Simply call the contractor and say: “I have a roof problem. This is what I am seeing … . Can you help me?” Let the contractor come out and tell you what’s going on. Is there a chance he might say you need a new roof? Sure. But the odds are pretty good your roof can be repaired utilizing commonly accepted restoration practices.
Next, get a written proposal and ask how long the proposal is good. Some proposals have an expiration date. Make sure you know what that date is. The last thing you want to do is select a contractor based upon his or her proposal only to find out the price was raised 25 percent because the firm has more work than it can handle. Don’t make the contractor’s problems your problems. If he can’t get it done when and at the price you originally agreed upon, hire someone else. There are plenty of fish in the sea!
Unless you have waterfall-like water cascading into your building, always get three quotes for any work done on your roof. That means you will have to vet three different contractors at the same time. On the other hand, if you have a catastrophic leak in your building, go with the most responsive contractor to start. Vet the firm as quickly as possible, but get your building in a dry state. An emergency repair can be temporary and then repaired in a more permanent fashion later. Sometimes just putting down a tarp will solve a problem for the moment; then you can get additional bids to properly repair the roof once the water has stopped pouring into your building.
Insist the proposals be as detailed as possible. If the contractor is proposing your roof be recoated, ensure the types and quantities of the product recommended are clearly specified in the quote. More importantly, ask to have labor and materials stipulated separately on the quote. After the materials have been identified, ask whether the contractor is an approved applicator of those materials. Most manufacturers have contractor programs in which they provide application instructions and training on their products. Some manufacturers have installation/contractor subsidiaries that only install the products they make.
If the contractor does not have some kind of relationship with a manufacturer, ask why. The manufacturers who do have certification programs have distinct contractor qualifications that prospective installers must meet. These qualifications are frequently the same criteria important to you: company size, years in business, licensed and bonded. If your prospective contractor was not good enough for the manufacturer, there is a good probability he or she is not good enough to fix your roof.

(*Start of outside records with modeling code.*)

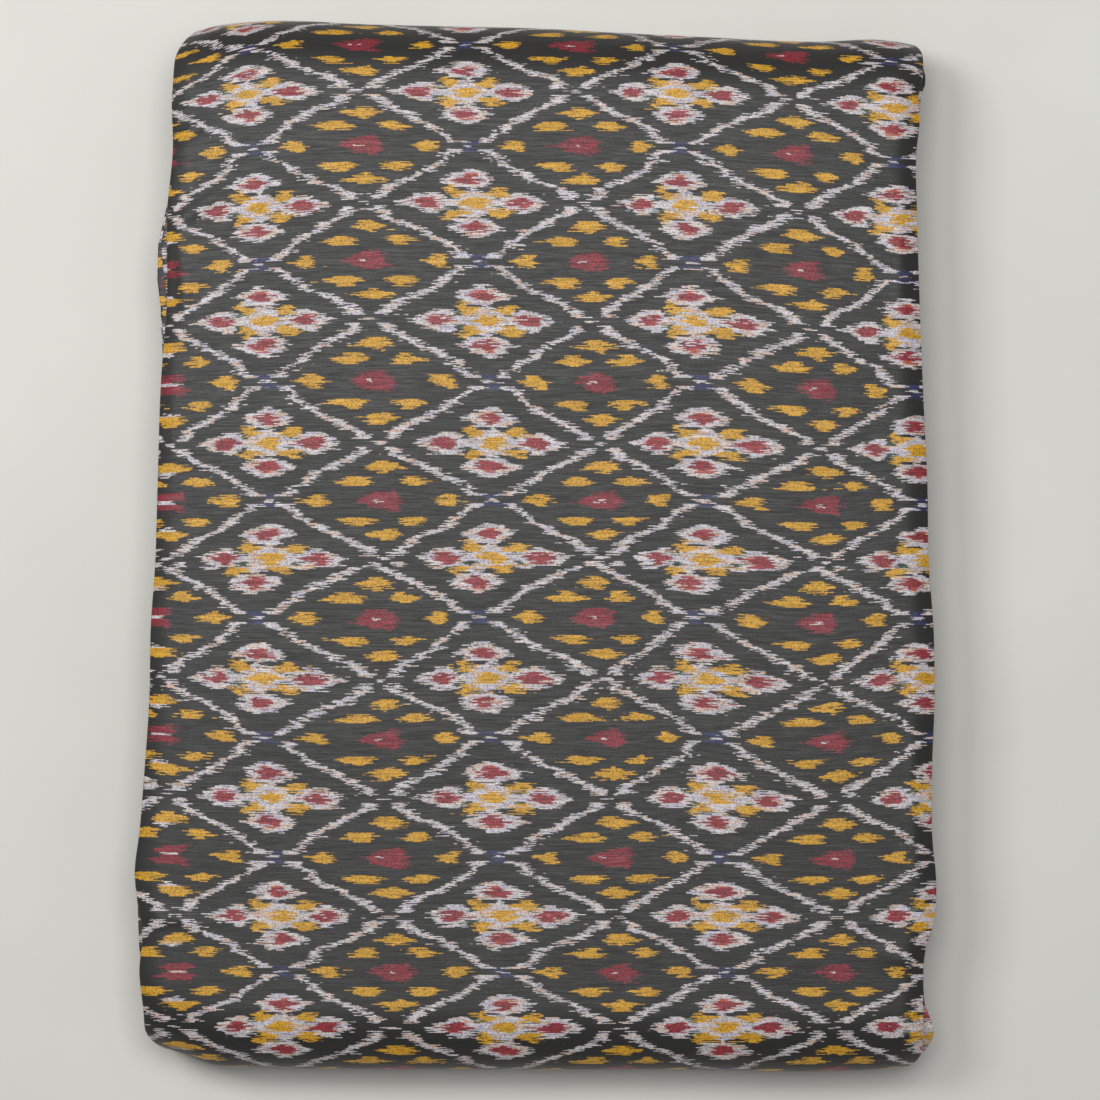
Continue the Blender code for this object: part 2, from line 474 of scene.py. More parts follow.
    def dyed(self, add: Adder, place: Socket, from_middle: Socket) -> Socket:
        """Adds the dyed pattern.

        Args:
            add: Adds a node.
            place: Place along the dyed weft.
            from_middle: Rows from a flower's middle.

        Returns:
            The dye's colour.
        """
        halves = add(MATH, (from_middle, 2.0), operation="MULTIPLY")
        mirrored = add(MATH, (halves, 2.0 * self.rows), operation="PINGPONG")
        row = add(MATH, (mirrored,), operation="ROUND")
        from_flower = add(MATH, (place, self.flower_column - self.repeat_across / 2), operation="SUBTRACT")
        repeats = add(MATH, (from_flower, self.repeat_across), operation="DIVIDE")
        share = add(MATH, (repeats,), operation="FRACT")
        low, high = self.edge_column
        at_edge = add(MATH, (place, (low + high) / 2, (high - low) / 2), operation="COMPARE")
        colour = None
        charts = zip(self.half_rows(SEED_CELL), self.half_rows(SEED_CELL | EDGE_SEED_CELL))
        for number, (dyes, edge_dyes) in enumerate(charts):
            found = self.row_ramp(add, share, dyes)
            if (dyes != edge_dyes).any():
                other = self.row_ramp(add, share, edge_dyes)
                found = add(MIX, {0: at_edge, 6: found, 7: other}, 2, data_type="RGBA")
            if colour is not None:
                here = add(MATH, (row, float(number), 0.5), operation="COMPARE")
                found = add(MIX, {0: here, 6: colour, 7: found}, 2, data_type="RGBA")
            colour = found
        return colour

    def crossed_by_warp(
        self, add: Adder, colour: Socket, across: Socket, pick: Socket
    ) -> tuple[Socket, Socket]:
        """Adds the tints of the white, and the black warp, which shows as dots where it passes over the weft.

        Args:
            add: Adds a node.
            colour: The weft's colour.
            across: Place along the weft.
            pick: The number of the pick.

        Returns:
            The colour with the warp, and how much of the warp shows.
        """
        light = add("ShaderNodeRGBToBW", (colour,))
        pale = add(MAP_RANGE, (light, *self.tinted_light, 0.0, 1.0))
        clouds = self.on_threads(add, across, self.tint_reach, pick, self.tint_unlike, 2.0)
        for tint, begins, full in self.tints:
            amount = add(MAP_RANGE, (clouds, begins, full, 0.0, self.tint_most))
            seen = add(MATH, (amount, pale), operation="MULTIPLY")
            colour = add(MIX, {0: seen, 6: colour, 7: linear_colour(tint)}, 2, data_type="RGBA")
        shown = self.on_threads(add, across, self.warp_spacing, pick, self.unlike)
        most = add(MAP_RANGE, (light, *self.warp_light, *self.warp_dots[::-1]))
        dots = add(MAP_RANGE, (shown, *self.warp_shows, 0.0, most))
        black = linear_colour(self.warp_black)
        return add(MIX, {0: dots, 6: colour, 7: black}, 2, data_type="RGBA"), dots


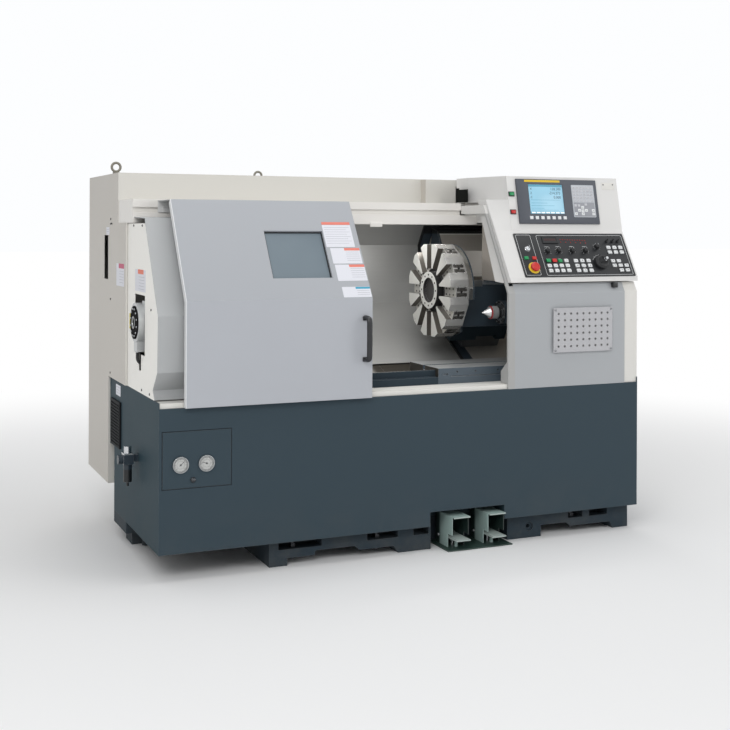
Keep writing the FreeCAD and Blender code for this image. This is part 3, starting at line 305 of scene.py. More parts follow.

Also, ask whether the materials being recommended meet all current codes, standards and approvals. Many materials manufactured today have to meet a variety of industry standards, such as Underwriters Laboratories, Factory Mutual and ENERGY STAR If the contractor cannot or will not supply that kind of information, ask for reasons why. When the contractor responds, take good notes and don’t be afraid to check out those reasons with other contractors. You also can do a lengthy Internet search; the previously noted agencies have extensive searchable websites for your use. In the event you find comparable products that meet current standards, demand those products be used. If the contractor refuses and can’t provide a credible explanation, find another contractor who will utilize products that meet those standards.
At this point, you have received three quotes from three different contractors to repair your roof. Now you will have to compare what is most likely apples to oranges. Most people’s first reaction is to choose the low bid. Please resist this temptation. What you need to do is review the vetting process you already completed and apply that information to each quote.
For example, the low bid is a local contractor with a good reputation but has had some problems with shoddy work. When the contractor had a problem in the past, he was slow to resolve it. The high bid is a major contractor that is expensive. However, when problems occurred, the high-bid contractor was quick to respond and resolve them. The middle bid is a medium-sized contractor who, depending on his backlog, did good work but sometimes took a long time to complete the work. This contractor, too, was slow to respond to problems but did make good on his work. As you can see, you have risk/reward decisions to make. Do you want to go with the most reputable contractor at the highest price or do you want to take your chances with the low- or medium-priced contractor and see if saving some money is worth future potential headaches? Only you can decide what works best for you and your budgetary constraints.
Once you have narrowed the field to the contractor you are most likely to select, ask for three customer references with contact information. Let the contractor know you intend to contact these customers and then do it. If none or only one or two of the references respond, go back to your contractor and ask why. Then ask for additional references as needed, so that you get three good references. If you can’t get any credible references after the second go-round, you should to go back to the previous contractors and start the process all over again.
Don’t Be Complacent
I frequently see companies using the same contractor for many years only to have a terrible experience the last time. How is this possible? It goes back to vetting. Two years ago, Honest Bob Roofing decided to sell his company to Disreputable Roofing. The client assumed everything stayed the same. The customer should have asked the same old questions and reviewed the contractor as if they had never met prior to retaining his services this most recent time. If the customer had done that, he or she would have learned the business had changed hands and is now a totally different company. People retire, die, move away, change jobs and sell companies every day of the week.
If you follow this process every time you have a problem requiring a contractor, there is a pretty good chance you will have a positive outcome. Skip any of these steps and buyer beware! Never assume anything stays the same, and never be afraid to ask lots of questions.